3-bedroom and larger closings totaled 251. Building type matters here as much as neighborhood: a highrise floor plan and a South Loop townhome at the same unit size carry meaningfully different price points and monthly costs, and the South Loop has the largest townhome inventory concentration downtown. Understanding which part of the market a unit sits in is the starting point for pricing it accurately.
What's happening with values here
The South Loop trades at $330 per square foot — the widest discount to the downtown median of any neighborhood at $41 below. The 2-bedroom median is $418,000, which is 12% below the downtown figure. The 3-bedroom at $668,500 is 31% below. Those discounts reflect geography and building mix — not construction quality — and they have held across multiple periods. South Loop and Streeterville are the only two downtown neighborhoods where every unit size posted positive year-over-year price growth this period.
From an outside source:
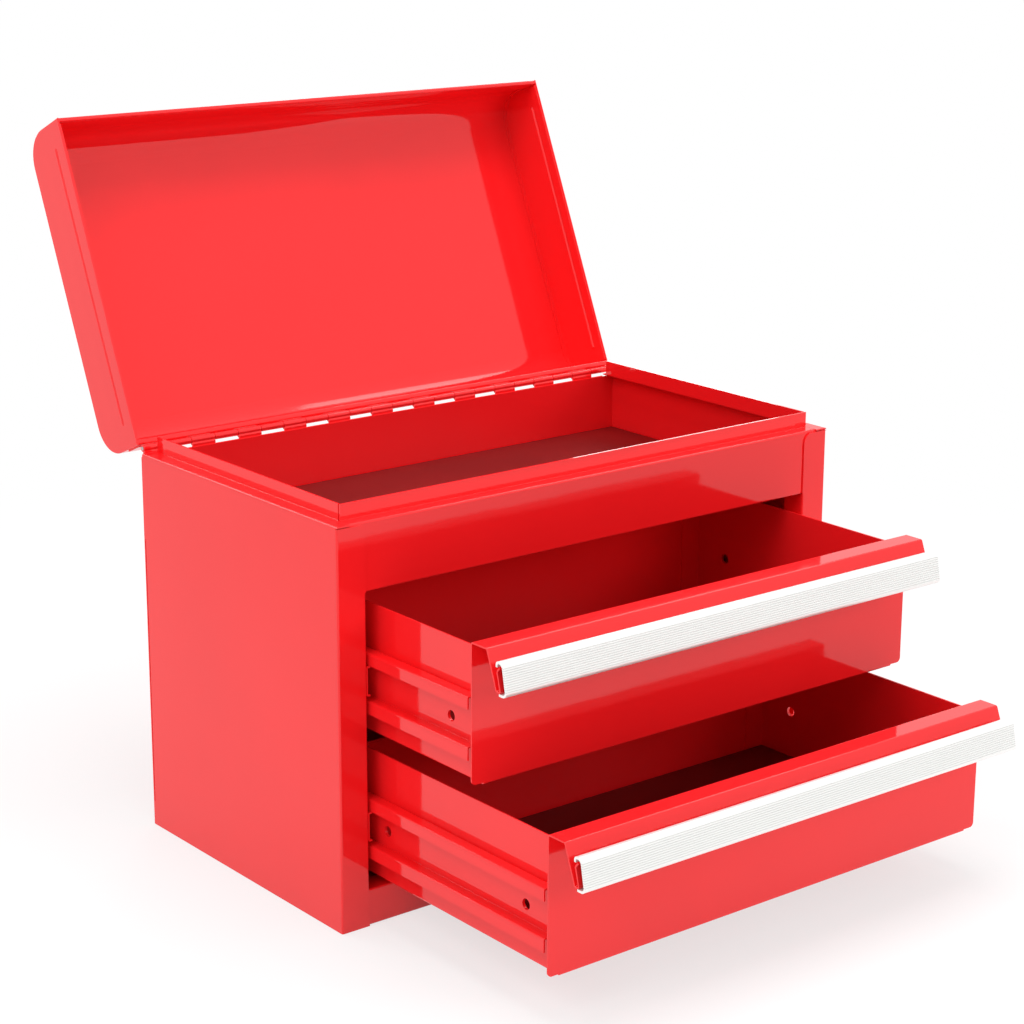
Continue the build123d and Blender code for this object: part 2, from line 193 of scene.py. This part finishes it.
class LinerSettings(bpy.types.PropertyGroup):
    """The dark liners in the till and the drawers."""

    colour: FloatVectorProperty(
        name="Liner colour",
        description="Colour of the liner sheet",
        subtype="COLOR",
        size=3,
        min=0.0,
        max=1.0,
        default=(0.14, 0.004, 0.004),
    )


class StudioSettings(bpy.types.PropertyGroup):
    """The camera of the studio."""

    lens: FloatProperty(
        name="Lens",
        description="Focal length on a 36 mm wide sensor, in millimetres",
        min=10.0,
        max=300.0,
        default=88.30,
    )
    yaw: FloatProperty(
        name="Camera yaw",
        description="Turn of the view about the vertical",
        subtype="ANGLE",
        default=math.radians(-38.619),
    )
    pitch: FloatProperty(
        name="Camera pitch",
        description="How far the view looks down",
        subtype="ANGLE",
        default=math.radians(15.626),
    )
    roll: FloatProperty(
        name="Camera roll",
        description="Turn of the picture about the line of sight",
        subtype="ANGLE",
        default=math.radians(0.2416),
    )
    place: FloatVectorProperty(
        name="Camera place",
        description="Where the camera stands",
        subtype="TRANSLATION",
        unit="LENGTH",
        size=3,
        default=(-0.81714, -1.04059, 0.54084),
    )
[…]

| Unit size | Median Sale Price | vs. Downtown | Price Growth |
|---|---|---|---|
| Studio | $165,500 | ↓ 16% | ↑ 7.9% |
| 1BR | $277,500 | ↓ 6% | ↑ 4.5% |
| 2BR | $418,000 | ↓ 12% | ↑ 1.9% |
| 3BR | $668,500 | ↓ 31% | ↑ 0.4% |
| 4BR+ | $1,187,500 | ↓ 21% | ↑ 9.5% |
Year-over-year gains were positive across all sizes: studios +7.9%, 1-bedrooms +4.5%, 2-bedrooms +1.9%, 3-bedrooms +0.4%, 4-bedrooms-plus +9.5%. A market that appreciates at every size isn't one segment carrying the rest. The $587/month cost advantage at the 2-bedroom level and the $41 per-square-foot discount are the conditions sellers price into and buyers benefit from, and both have held.
What this data can't tell you
Everything above is aggregate data, and aggregate data has a ceiling. It can tell you where South Loop sits relative to the rest of downtown, how its pricing has moved, what carrying costs look like across the building stock. It cannot tell you whether a specific building is well-governed, whether its reserves are adequate, whether its amenity spend is efficient, or whether a particular floor plan holds value the way the building's median suggests it should.
Those questions don't resolve at the neighborhood level. They resolve at the building level — and in some cases, only in conversation.